Powell also spoke about the essential skills for entrepreneurs, many of them life skills. As a former international hockey and touch rugby player, she learned some lessons that applied in business as much in sport. “Sport is where you learn how to win and how to lose, and to take feedback positively as a way to improve,” she said.
“Young people worry about the risks of starting a business, and it is definitely not for the faint-hearted – but it’s worth it when you have a purpose and all your hard work pays off”Mandy Barker, founder, Sail Creative
One of the key themes of Dream Bigger is the need to understand the purpose of your ideas, and in the current global crisis, purpose has become more important than ever. “You can set up a business because you want to make money; that’s your purpose and that’s fine,” said Powell. “But the world is changing and there is a huge wave building, where people, animals, the planet are now the purpose, and that is where the future is.”
She pulled no punches on the challenges of being an entrepreneur. “If you don’t know how to do something, you have to learn,” she said. “If you drop the ball, you just pick it back up. Get used to being uncomfortable; it’s the norm. You don’t know what’s coming next, you’re juggling lots of balls, but have confidence in your ability to deal with it. If you’re not going to give it a go, who will?”
Another barrier to entrepreneurship for young people, particularly young women, is a lack of entrepreneurial role models who they can relate to. Quinn says: “Asked who their role models are, they will often choose members of their close family, which demonstrates a very narrow sphere of influence.”
Mandy Barker, founder of design agency Sail Creative, contributes to the Dream Bigger sessions as an entrepreneurial role model. She left school at 16 and worked in a number of different jobs before taking time out to go travelling. This sparked her interest in photography and eventually set her on her own path to becoming an entrepreneur.
She says: “At 16 I had no insight into this world, not from school, nor from my immediate family. At 23, whilst travelling, I met people who opened my eyes to the opportunities and influenced and motivated me, so at 24 I went to university to study design. After graduating and spending four years working in a design agency, I knew that I wanted my own agency where I could do work that was meaningful and purposeful to me.”
Being able to share her experiences as an entrepreneur with others via Dream Bigger makes the programme hugely valuable. She says: “Young people worry about the risks of starting a business, and it is definitely not for the faint-hearted; for example, not being able to pay yourself properly for three years is tough – but it’s worth it when you have a purpose and all your hard work pays off. I want my story to help young people, especially girls, feel more confident and have that belief in themselves that they can do it.”

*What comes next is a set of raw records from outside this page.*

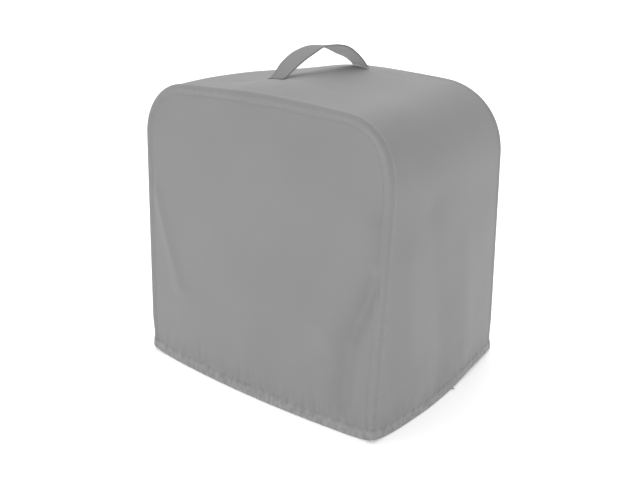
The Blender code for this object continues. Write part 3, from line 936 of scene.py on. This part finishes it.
# a plain white table just under the hem, a soft room, and two soft panels of light
def makeStage():
    mesh = bpy.data.meshes.new("paleFloor")
    builder = bmesh.new()
    bmesh.ops.create_circle(builder, cap_ends=True, segments=96, radius=table["radius"])
    builder.to_mesh(mesh)
    builder.free()
    floor = bpy.data.objects.new("paleFloor", mesh)
    floor.location = (0, 0, hemLevel - table["drop"])
    bpy.context.scene.collection.objects.link(floor)
    material = bpy.data.materials.new("paleFloor")
    material.use_nodes = True
    shader = material.node_tree.nodes["Principled BSDF"]
    shader.inputs["Base Color"].default_value = colour(table["colour"])
    shader.inputs["Roughness"].default_value = table["roughness"]
    shader.inputs["Specular IOR Level"].default_value = table["specular"]
    shader.inputs["Emission Color"].default_value = (1, 1, 1, 1)
    shader.inputs["Emission Strength"].default_value = table["glow"]
    mesh.materials.append(material)
    world = bpy.data.worlds.new("softRoom")
    bpy.context.scene.world = world
    world.use_nodes = True
    tree = world.node_tree
    background = tree.nodes["Background"]
    background.inputs["Color"].default_value = (1, 1, 1, 1)
    direction = addNode(tree, "ShaderNodeTexCoord").outputs["Generated"]
    towards = addNode(tree, "ShaderNodeVectorMath", {"operation": "DOT_PRODUCT"},
                      {1: Vector(lights["darkSide"]).normalized()}, {0: direction}).outputs["Value"]
    strength = addNode(tree, "ShaderNodeMapRange", {"interpolation_type": "SMOOTHSTEP"},
                       {1: lights["darkStart"], 2: lights["darkFull"],
                        3: lights["room"], 4: lights["darkRoom"]}, {0: towards}).outputs[0]
    tree.links.new(strength, background.inputs["Strength"])
    bpy.context.scene.view_settings.view_transform = "Standard"    # tones as a product photograph has them
    for name, place, size, power in lights["panels"]:
        lamp = bpy.data.lights.new(name, "AREA")
        lamp.size = size
        lamp.energy = power
        holder = bpy.data.objects.new(name, lamp)
        holder.location = place
        aim = Vector((0, 0, hemLevel + coverShape["height"] / 2)) - Vector(place)
        holder.rotation_euler = aim.to_track_quat("-Z", "Y").to_euler()
        bpy.context.scene.collection.objects.link(holder)
    print("stage ready")


makeCamera()
makeStage()

cloth = wovenMaterial("plainWovenPolyester", clothLook)
strapCloth = wovenMaterial("foldedPolyesterStrap", strapLook)
sewingThread = threadMaterial()


# Top stitching holds the seam allowance down on each panel, and one row holds its hem.
for panel in (frontPanel, backPanel):
    piece, points, seam, grid = makePanel(panel)
    piece.data.materials.append(cloth)
    seamPath = [(Vector(points[i]) + Vector(points[j])) / 2 for i, j in zip(*seam)]
    hemPath = [Vector(points[i]) for i in grid[stitchRow]]
    paths = [(path, [Vector((0, panel["side"], thread["lean"]))] * len(path)) for path in (seamPath, hemPath)]
    stitches = stitchObject(panel["name"] + "Stitches", paths)
    stitches.data.materials.append(sewingThread)
    print(panel["name"], "made,", len(points), "points")

band, bandPoints, bandColumns = makeGusset()
band.data.materials.append(cloth)
cornerPoints = 8       # the stitching stops short of the round corners
bandPaths = []
for column, out in ((bandColumns[stitchRow], -1), (bandColumns[-1 - stitchRow], 1)):
    path = [Vector(bandPoints[i]) for i in column[cornerPoints:-cornerPoints]]
    bandPaths.append((path, [Vector((out, 0, 0.0))] * len(path)))
# the side hem's stitching ends in a short loose thread
hemEdges = [Vector(bandPoints[i]) for i in bandColumns[-1]]
hemEdge = min(hemEdges, key=lambda place: abs(place.y - thread["endPlace"]))
looseEnd = [hemEdge + Vector(step) * mm for step in thread["endSteps"]]
bandStitches = stitchObject("gussetBandStitches", bandPaths, looseEnd)
bandStitches.data.materials.append(sewingThread)
print("gusset band made,", len(bandPoints), "points")

handle, handlePoints, handleLines = makeStrap()
handle.data.materials.append(strapCloth)
firstRow, lastRow = strap["footRows"][0], len(handleLines) - 1 - strap["footRows"][0]
strapPaths = []
for j in strap["stitchColumns"]:
    rings = handleLines[firstRow:lastRow]
    path = [Vector(handlePoints[ring[j]]) for ring in rings]
    strapPaths.append((path, [top - Vector(handlePoints[ring[-1 - j]]) for top, ring in zip(path, rings)]))
firstColumn, lastColumn = strap["stitchColumns"]
for row in [*strap["footRows"], *(len(handleLines) - 1 - row for row in strap["footRows"])]:
    tops = [Vector(handlePoints[index]) for index in handleLines[row][firstColumn:lastColumn + 1]]
    strapPaths.append((tops, [Vector((0, 0, 1))] * len(tops)))
handleStitches = stitchObject("handleStrapStitches", strapPaths)
handleStitches.data.materials.append(sewingThread)
print("strap made")
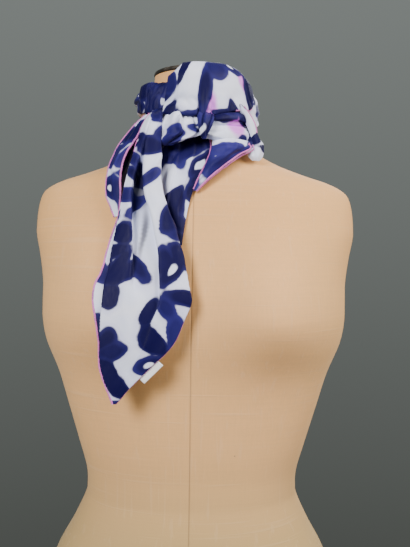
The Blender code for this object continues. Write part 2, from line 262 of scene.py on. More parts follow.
CREASES = {
    "tail_front": (
        Crease(0.72, 0.02, 0.80, 0.42, 2.2, 1.5),
        Crease(0.86, 0.10, 0.90, 0.55, 1.6, -1.6),
        Crease(0.36, 0.03, 0.30, 0.30, 2.0, 1.0),
        Crease(0.62, 0.18, 0.66, 0.60, 3.5, 1.3),
        Crease(0.50, 0.50, 0.56, 0.72, 4.0, -0.9),
        Crease(0.78, 0.48, 0.72, 0.74, 4.5, 1.0),
        Crease(0.34, 0.62, 0.42, 0.86, 4.0, 0.8),
        Crease(0.70, 0.74, 0.48, 0.92, 5.0, -0.8),
    ),
    "tail_back": (
        Crease(0.30, 0.00, 0.45, 0.70, 2.5, 1.6),
        Crease(0.62, 0.00, 0.60, 0.85, 2.2, -1.6),
        Crease(0.84, 0.05, 0.80, 0.60, 1.8, 1.2),
        Crease(0.10, 0.10, 0.20, 0.50, 2.2, -1.1),
    ),
    "flap_left": (
        Crease(0.40, 0.02, 0.45, 0.65, 2.0, 1.0),
        Crease(0.72, 0.00, 0.66, 0.40, 1.5, -1.0),
        Crease(0.30, 0.55, 0.55, 0.95, 2.4, -1.0),
    ),
    "flap_under": (
        Crease(0.40, 0.00, 0.50, 0.90, 2.5, -1.2),
    ),
    "flap_right": (
        Crease(0.02, 0.30, 0.72, 0.22, 2.0, -1.4),
        Crease(0.45, 0.02, 0.50, 0.55, 2.2, 1.3),
        Crease(0.70, 0.05, 0.62, 0.45, 1.6, -1.0),
        Crease(0.20, 0.10, 0.30, 0.70, 2.0, 0.8),
    ),
    "knot_left": (
        Crease(0.62, 0.16, 0.56, 0.84, 2.4, -2.6),
        Crease(0.30, 0.12, 0.14, 0.80, 4.0, 2.4),
        Crease(0.74, 0.30, 0.66, 0.74, 3.2, 2.0),
        Crease(0.84, 0.16, 0.94, 0.58, 1.1, -1.6),
        Crease(0.12, 0.20, 0.04, 0.80, 1.6, -1.2),
        Crease(0.72, 0.18, 0.86, 0.52, 1.1, -1.4),
    ),
    "knot_loop": (
        Crease(0.24, 0.10, 0.30, 0.95, 1.3, 1.8),
        Crease(0.56, 0.10, 0.40, 0.92, 0.9, -2.8),
        Crease(0.62, 0.10, 0.60, 0.95, 1.3, 1.6),
        Crease(0.86, 0.12, 0.66, 0.88, 0.9, -2.2),
    ),
    "end_right": (
        Crease(0.30, 0.00, 0.35, 1.00, 1.5, -1.8),
        Crease(0.68, 0.10, 0.60, 0.95, 1.6, 1.6),
    ),
    "band_right": (
        Crease(0.00, 0.22, 0.80, 0.16, 1.6, -1.0),
        Crease(0.05, 0.66, 0.95, 0.80, 2.6, 1.2),
        Crease(0.00, 0.84, 0.55, 0.92, 1.4, -1.4),
        Crease(0.30, 0.30, 1.00, 0.36, 1.8, 0.8),
        Crease(0.00, 0.56, 0.40, 0.60, 1.3, -1.0),
    ),
    "wrap_front": (
        Crease(0.04, 0.74, 0.32, 0.97, 3.0, 1.5),
        Crease(0.02, 0.66, 0.30, 0.86, 2.6, -1.9),
        Crease(0.36, 0.98, 0.30, 0.74, 1.6, -1.8),
        Crease(0.345, 0.99, 0.36, 0.84, 1.5, -3.4),
        Crease(0.43, 0.99, 0.44, 0.82, 1.5, -3.4),
        Crease(0.39, 0.99, 0.40, 0.72, 1.8, 1.2),
        Crease(0.60, 0.98, 0.74, 0.66, 3.5, -1.2),
        Crease(0.16, 0.40, 0.30, 0.70, 5.0, 1.0),
        Crease(0.66, 0.34, 0.88, 0.60, 4.0, 1.1),
        Crease(0.80, 0.40, 0.96, 0.72, 2.4, -1.4),
        Crease(0.55, 0.30, 0.60, 0.60, 6.0, 0.8),
    ),
    "wrap_left": (
        Crease(0.18, 0.10, 0.14, 0.95, 1.8, 1.4),
        Crease(0.30, 0.05, 0.24, 0.98, 1.5, -1.8),
        Crease(0.44, 0.08, 0.36, 0.92, 1.8, 1.4),
        Crease(0.56, 0.02, 0.46, 0.80, 1.3, -1.7),
        Crease(0.78, 0.10, 0.58, 0.94, 2.2, 1.5),
        Crease(0.70, 0.40, 0.60, 0.98, 1.4, -1.5),
        Crease(0.92, 0.15, 0.80, 0.90, 2.6, -1.3),
    ),
    "wrap_back": (
        Crease(0.02, 0.60, 0.20, 0.72, 2.6, 1.8),
        Crease(0.03, 0.74, 0.24, 0.84, 1.8, -1.8),
        Crease(0.10, 0.92, 0.34, 0.70, 2.4, 1.3),
        Crease(0.22, 0.52, 0.44, 0.74, 2.6, -1.6),
        Crease(0.30, 0.84, 0.58, 0.62, 3.0, 1.6),
        Crease(0.38, 0.46, 0.52, 0.58, 2.0, -1.3),
        Crease(0.46, 0.80, 0.74, 0.72, 2.2, -1.7),
        Crease(0.56, 0.50, 0.80, 0.62, 2.6, 1.5),
        Crease(0.66, 0.88, 0.90, 0.80, 2.0, 1.3),
        Crease(0.74, 0.52, 0.96, 0.66, 1.8, -1.5),
        Crease(0.82, 0.76, 0.99, 0.86, 1.8, 1.4),
    ),
}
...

Many are predicting the imminent dawn of a new age of entrepreneurship, with the disruption to education and business caused by the pandemic and the threat of climate change prompting a surge in young people wanting to start a business that will help solve the problems of the world.
“Industry needs to play a bigger part in improving entrepreneur education in the UK, with minimum standards of entrepreneurial learning that translate into GCSE, A-level or a higher equivalent,” says Quinn. “This will give everyone, including women, the access and the narrative at a much earlier stage in life, and the confidence to think about entrepreneurship as a career.”